▶ **TASK INPUTS**:

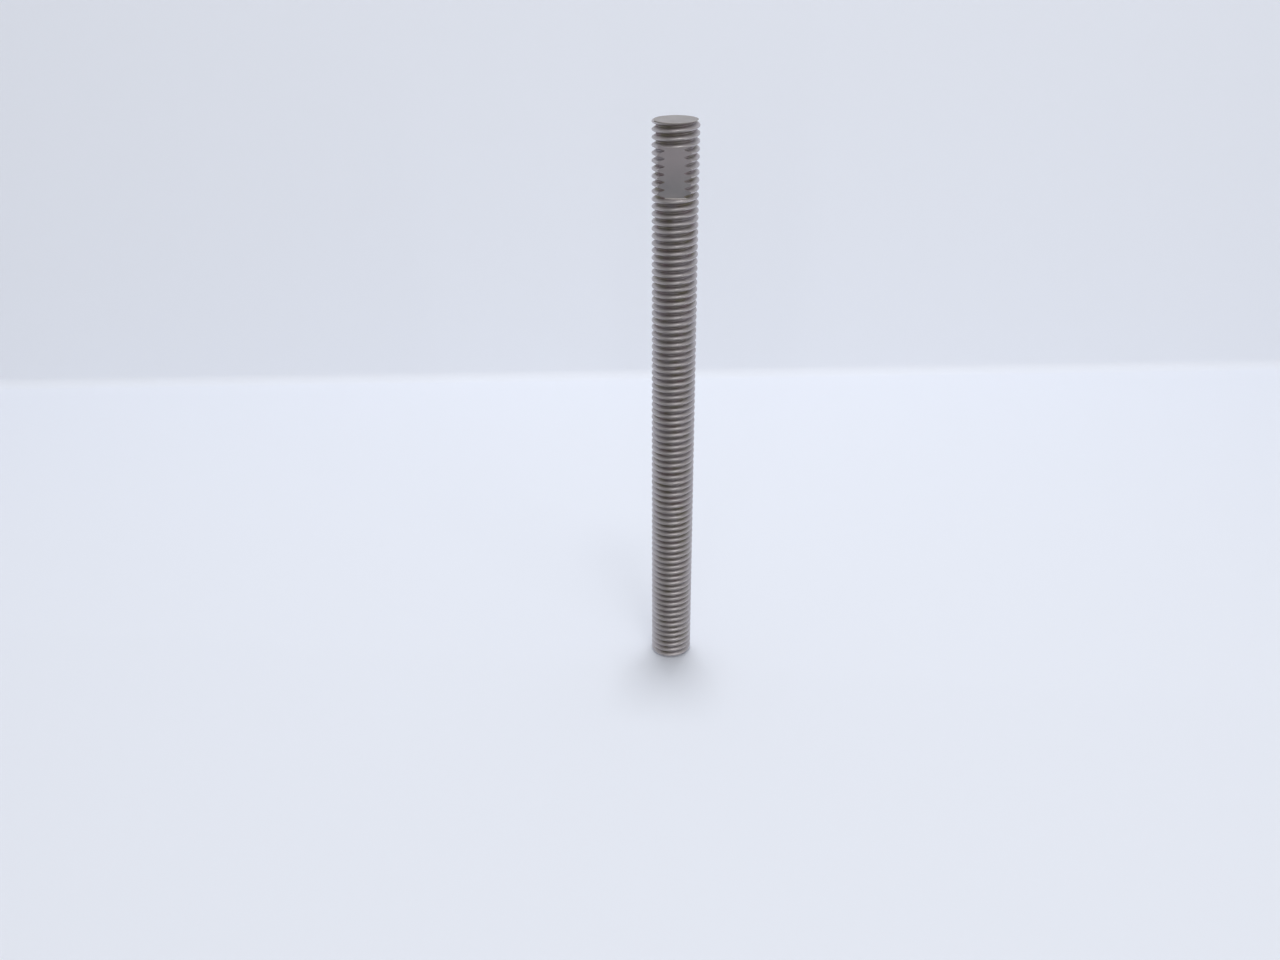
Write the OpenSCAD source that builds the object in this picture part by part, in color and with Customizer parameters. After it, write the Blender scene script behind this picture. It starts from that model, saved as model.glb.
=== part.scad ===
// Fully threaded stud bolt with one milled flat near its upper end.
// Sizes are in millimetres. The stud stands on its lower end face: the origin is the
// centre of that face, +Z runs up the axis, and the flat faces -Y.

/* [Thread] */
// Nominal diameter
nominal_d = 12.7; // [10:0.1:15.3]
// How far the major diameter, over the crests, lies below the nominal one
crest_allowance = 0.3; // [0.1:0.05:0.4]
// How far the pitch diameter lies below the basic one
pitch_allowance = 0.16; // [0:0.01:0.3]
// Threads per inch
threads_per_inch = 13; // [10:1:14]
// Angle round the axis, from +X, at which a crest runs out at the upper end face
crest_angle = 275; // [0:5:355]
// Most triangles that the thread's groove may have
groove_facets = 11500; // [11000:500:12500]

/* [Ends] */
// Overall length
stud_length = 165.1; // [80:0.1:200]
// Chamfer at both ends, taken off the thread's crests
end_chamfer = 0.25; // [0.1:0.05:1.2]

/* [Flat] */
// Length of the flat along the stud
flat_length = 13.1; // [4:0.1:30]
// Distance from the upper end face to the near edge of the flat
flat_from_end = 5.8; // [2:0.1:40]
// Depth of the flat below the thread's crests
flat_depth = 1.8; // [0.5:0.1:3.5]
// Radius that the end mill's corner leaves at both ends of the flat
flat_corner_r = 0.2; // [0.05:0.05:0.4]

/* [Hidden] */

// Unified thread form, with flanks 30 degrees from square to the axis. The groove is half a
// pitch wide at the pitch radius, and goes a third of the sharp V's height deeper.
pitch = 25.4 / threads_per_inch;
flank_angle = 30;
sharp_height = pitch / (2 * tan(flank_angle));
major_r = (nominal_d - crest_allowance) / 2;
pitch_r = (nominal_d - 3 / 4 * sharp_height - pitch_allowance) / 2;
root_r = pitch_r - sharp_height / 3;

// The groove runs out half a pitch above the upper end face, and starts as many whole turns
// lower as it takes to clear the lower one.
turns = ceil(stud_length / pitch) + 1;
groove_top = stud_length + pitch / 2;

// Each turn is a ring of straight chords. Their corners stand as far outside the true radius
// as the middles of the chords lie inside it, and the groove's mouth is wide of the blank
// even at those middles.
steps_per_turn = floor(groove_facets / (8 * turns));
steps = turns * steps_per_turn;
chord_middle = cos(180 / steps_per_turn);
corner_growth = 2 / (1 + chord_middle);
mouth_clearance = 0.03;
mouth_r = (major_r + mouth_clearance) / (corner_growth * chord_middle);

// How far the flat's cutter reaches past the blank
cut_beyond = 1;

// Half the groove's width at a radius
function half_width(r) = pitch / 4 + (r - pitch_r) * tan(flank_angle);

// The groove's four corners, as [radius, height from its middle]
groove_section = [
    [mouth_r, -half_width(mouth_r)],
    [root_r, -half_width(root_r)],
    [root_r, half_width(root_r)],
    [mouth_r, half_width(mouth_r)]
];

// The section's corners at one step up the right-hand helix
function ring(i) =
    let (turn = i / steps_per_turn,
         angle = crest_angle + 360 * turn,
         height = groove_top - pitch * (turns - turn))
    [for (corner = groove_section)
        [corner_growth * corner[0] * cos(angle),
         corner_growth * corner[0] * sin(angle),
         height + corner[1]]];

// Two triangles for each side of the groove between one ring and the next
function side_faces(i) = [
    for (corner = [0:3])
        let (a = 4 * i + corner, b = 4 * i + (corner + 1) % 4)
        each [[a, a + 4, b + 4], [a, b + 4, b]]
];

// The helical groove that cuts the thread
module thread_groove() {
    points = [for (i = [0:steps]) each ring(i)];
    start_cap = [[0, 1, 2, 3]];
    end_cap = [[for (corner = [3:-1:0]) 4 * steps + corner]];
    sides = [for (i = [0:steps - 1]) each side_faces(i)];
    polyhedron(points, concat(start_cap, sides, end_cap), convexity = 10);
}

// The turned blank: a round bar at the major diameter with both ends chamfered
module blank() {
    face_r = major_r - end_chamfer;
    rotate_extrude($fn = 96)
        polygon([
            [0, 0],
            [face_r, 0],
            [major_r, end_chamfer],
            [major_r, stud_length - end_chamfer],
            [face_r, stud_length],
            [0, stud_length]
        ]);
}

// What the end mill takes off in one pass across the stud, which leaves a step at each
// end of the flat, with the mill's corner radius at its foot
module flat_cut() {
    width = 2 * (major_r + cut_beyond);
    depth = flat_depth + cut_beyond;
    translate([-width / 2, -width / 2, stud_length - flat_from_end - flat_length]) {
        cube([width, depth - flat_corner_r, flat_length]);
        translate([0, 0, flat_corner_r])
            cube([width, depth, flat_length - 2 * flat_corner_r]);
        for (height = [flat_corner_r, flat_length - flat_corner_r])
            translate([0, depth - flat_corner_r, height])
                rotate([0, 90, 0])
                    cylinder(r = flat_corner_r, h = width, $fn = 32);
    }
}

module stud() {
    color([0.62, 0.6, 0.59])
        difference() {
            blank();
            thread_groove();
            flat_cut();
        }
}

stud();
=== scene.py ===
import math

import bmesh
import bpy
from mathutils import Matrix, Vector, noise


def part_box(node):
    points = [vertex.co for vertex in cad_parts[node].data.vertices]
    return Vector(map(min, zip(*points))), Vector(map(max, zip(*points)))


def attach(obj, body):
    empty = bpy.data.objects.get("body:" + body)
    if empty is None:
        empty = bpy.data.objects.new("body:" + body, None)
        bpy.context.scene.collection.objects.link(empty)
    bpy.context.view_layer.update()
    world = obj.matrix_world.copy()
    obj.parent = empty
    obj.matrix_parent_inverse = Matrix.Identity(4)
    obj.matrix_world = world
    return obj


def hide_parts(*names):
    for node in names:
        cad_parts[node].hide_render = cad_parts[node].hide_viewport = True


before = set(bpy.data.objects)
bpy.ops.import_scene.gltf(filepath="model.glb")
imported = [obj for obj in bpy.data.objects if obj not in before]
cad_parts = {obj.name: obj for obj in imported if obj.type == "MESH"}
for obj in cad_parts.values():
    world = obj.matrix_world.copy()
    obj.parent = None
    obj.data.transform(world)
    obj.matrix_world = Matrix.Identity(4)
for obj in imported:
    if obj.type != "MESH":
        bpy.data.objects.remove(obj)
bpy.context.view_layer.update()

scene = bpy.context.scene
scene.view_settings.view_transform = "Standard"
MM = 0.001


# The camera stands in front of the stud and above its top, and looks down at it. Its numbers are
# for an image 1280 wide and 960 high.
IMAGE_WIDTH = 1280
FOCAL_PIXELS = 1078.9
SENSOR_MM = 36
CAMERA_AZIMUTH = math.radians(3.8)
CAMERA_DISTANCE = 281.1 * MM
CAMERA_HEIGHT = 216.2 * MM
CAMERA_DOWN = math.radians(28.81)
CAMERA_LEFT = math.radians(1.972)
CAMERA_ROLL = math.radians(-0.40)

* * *

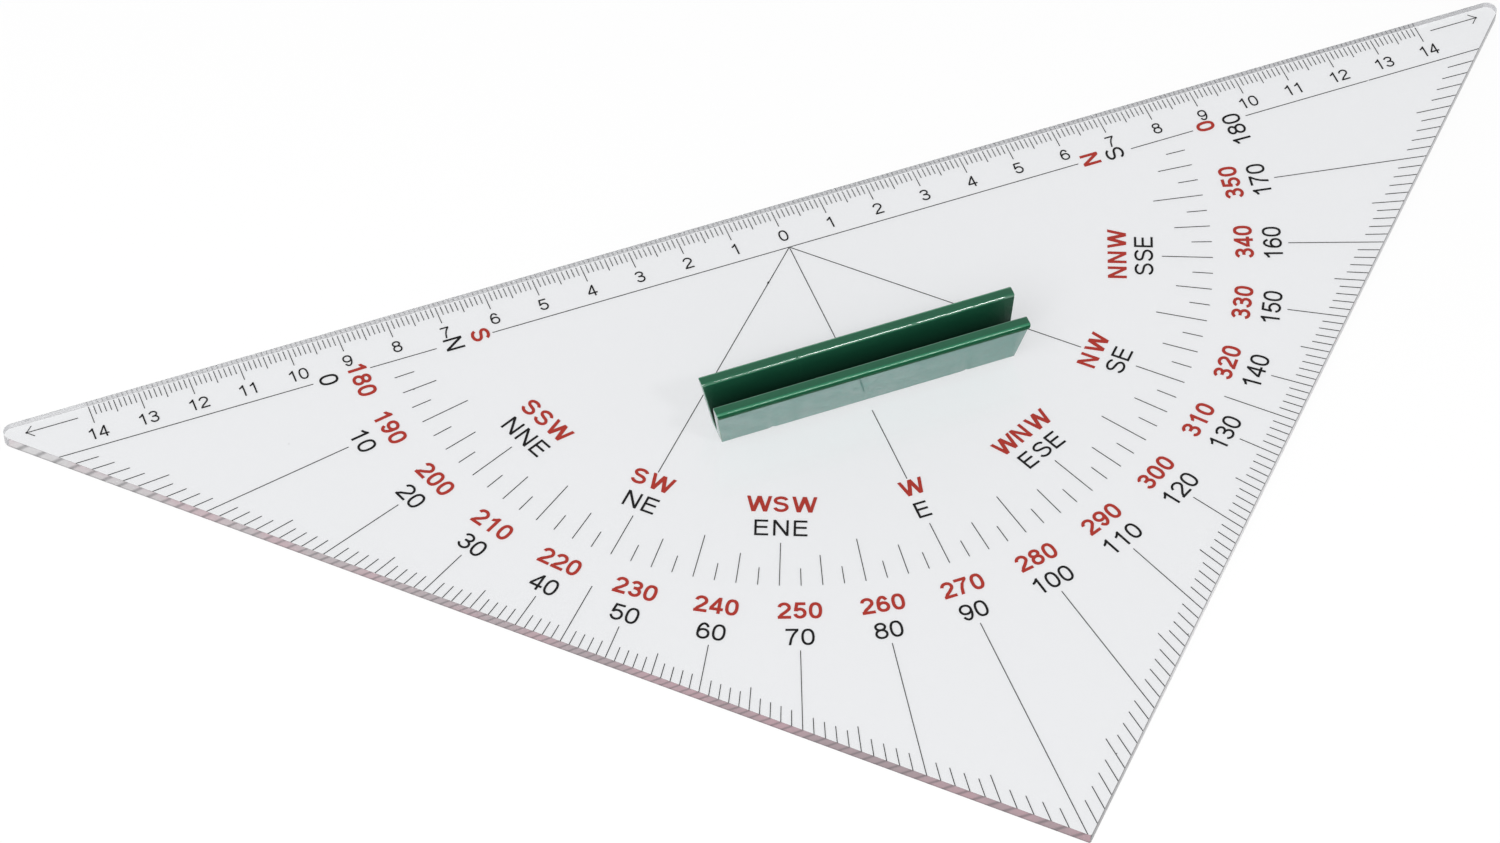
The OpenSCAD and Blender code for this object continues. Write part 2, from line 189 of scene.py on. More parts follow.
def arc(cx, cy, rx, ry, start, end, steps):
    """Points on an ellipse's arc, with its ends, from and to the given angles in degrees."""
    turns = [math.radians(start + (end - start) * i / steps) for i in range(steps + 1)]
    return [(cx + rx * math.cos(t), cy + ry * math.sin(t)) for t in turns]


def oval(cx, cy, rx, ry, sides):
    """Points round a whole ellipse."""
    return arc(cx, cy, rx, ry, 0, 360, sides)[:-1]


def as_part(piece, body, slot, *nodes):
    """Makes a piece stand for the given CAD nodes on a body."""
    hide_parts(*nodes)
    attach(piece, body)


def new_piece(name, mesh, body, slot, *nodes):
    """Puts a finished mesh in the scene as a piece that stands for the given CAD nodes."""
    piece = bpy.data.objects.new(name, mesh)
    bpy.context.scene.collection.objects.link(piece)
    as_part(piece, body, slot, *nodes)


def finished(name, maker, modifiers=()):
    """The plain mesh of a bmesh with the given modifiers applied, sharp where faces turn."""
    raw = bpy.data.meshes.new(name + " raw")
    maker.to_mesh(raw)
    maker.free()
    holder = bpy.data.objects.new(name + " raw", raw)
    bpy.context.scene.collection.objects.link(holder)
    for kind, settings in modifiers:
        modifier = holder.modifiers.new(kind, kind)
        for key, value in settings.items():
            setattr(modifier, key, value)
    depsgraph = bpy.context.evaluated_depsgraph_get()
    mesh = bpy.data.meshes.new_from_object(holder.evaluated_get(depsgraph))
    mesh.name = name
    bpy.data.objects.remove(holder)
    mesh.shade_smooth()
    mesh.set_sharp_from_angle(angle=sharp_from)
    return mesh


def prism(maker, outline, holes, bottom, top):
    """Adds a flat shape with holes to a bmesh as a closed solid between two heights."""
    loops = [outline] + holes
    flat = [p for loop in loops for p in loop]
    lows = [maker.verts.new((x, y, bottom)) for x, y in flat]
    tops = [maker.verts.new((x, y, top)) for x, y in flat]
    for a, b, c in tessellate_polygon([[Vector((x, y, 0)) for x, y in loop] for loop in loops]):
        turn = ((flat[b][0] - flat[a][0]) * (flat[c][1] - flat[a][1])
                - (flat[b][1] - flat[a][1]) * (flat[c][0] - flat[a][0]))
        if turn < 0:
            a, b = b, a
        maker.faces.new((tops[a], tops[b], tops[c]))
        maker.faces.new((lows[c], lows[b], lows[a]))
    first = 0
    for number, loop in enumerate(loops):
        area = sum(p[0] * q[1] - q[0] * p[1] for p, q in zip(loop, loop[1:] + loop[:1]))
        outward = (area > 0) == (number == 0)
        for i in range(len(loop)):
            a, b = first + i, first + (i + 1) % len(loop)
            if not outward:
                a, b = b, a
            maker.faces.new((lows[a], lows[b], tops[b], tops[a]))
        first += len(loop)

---

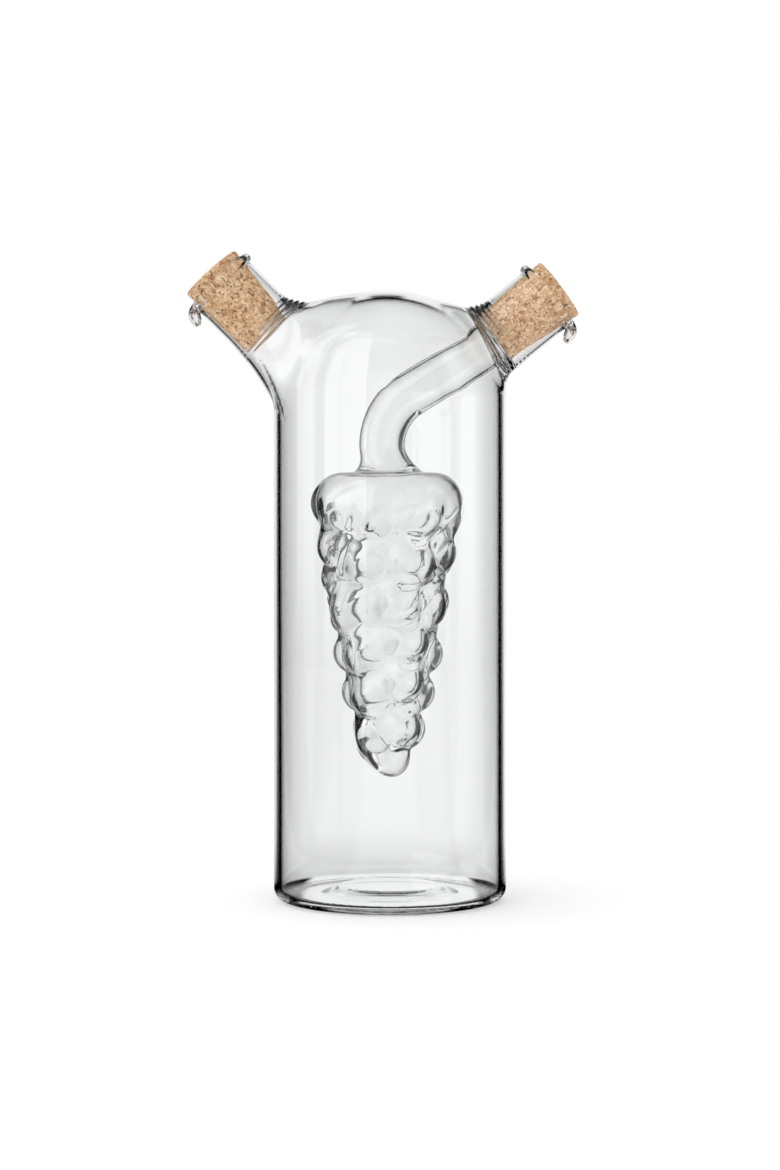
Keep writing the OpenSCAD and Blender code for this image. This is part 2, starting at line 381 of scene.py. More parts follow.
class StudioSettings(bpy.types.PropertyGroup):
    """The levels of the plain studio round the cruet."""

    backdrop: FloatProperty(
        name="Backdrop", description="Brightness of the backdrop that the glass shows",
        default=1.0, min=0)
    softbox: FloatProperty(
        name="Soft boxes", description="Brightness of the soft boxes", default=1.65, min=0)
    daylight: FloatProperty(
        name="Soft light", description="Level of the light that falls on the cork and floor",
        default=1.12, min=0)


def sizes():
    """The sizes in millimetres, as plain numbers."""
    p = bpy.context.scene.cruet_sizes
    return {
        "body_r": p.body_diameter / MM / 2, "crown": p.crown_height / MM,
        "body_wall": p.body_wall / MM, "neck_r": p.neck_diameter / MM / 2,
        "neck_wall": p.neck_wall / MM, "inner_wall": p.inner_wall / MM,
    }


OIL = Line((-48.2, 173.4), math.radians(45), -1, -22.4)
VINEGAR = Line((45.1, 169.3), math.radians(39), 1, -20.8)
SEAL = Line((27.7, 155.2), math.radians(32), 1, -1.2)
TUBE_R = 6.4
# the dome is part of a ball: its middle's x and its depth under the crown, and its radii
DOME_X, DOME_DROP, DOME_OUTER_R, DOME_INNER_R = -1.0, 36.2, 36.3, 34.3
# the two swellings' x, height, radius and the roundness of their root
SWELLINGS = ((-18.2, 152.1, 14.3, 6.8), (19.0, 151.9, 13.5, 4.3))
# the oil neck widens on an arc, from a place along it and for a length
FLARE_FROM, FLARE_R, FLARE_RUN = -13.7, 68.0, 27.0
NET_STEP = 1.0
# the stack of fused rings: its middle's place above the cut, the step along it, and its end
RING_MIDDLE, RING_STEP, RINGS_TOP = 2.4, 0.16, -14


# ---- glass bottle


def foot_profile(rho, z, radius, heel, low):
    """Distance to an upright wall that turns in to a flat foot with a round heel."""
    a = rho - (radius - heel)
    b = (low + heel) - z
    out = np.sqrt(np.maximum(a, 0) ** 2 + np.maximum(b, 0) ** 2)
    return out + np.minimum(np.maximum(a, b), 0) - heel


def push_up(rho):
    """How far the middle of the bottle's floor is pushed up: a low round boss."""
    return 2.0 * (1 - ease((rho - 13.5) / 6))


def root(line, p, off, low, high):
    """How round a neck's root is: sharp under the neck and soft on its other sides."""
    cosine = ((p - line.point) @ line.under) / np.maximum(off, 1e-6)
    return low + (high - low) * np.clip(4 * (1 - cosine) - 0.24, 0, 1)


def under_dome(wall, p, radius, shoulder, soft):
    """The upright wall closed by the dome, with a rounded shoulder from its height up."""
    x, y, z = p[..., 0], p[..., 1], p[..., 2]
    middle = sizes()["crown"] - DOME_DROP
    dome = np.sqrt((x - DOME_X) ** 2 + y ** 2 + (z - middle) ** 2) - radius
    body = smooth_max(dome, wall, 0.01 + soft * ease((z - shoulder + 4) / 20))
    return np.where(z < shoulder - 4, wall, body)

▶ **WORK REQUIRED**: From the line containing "The OpenSCAD and Blender code for this object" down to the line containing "return [(cx +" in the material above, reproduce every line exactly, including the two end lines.

▶ **RESPONSE**:
The OpenSCAD and Blender code for this object continues. Write part 2, from line 189 of scene.py on. More parts follow.
def arc(cx, cy, rx, ry, start, end, steps):
    """Points on an ellipse's arc, with its ends, from and to the given angles in degrees."""
    turns = [math.radians(start + (end - start) * i / steps) for i in range(steps + 1)]
    return [(cx + rx * math.cos(t), cy + ry * math.sin(t)) for t in turns]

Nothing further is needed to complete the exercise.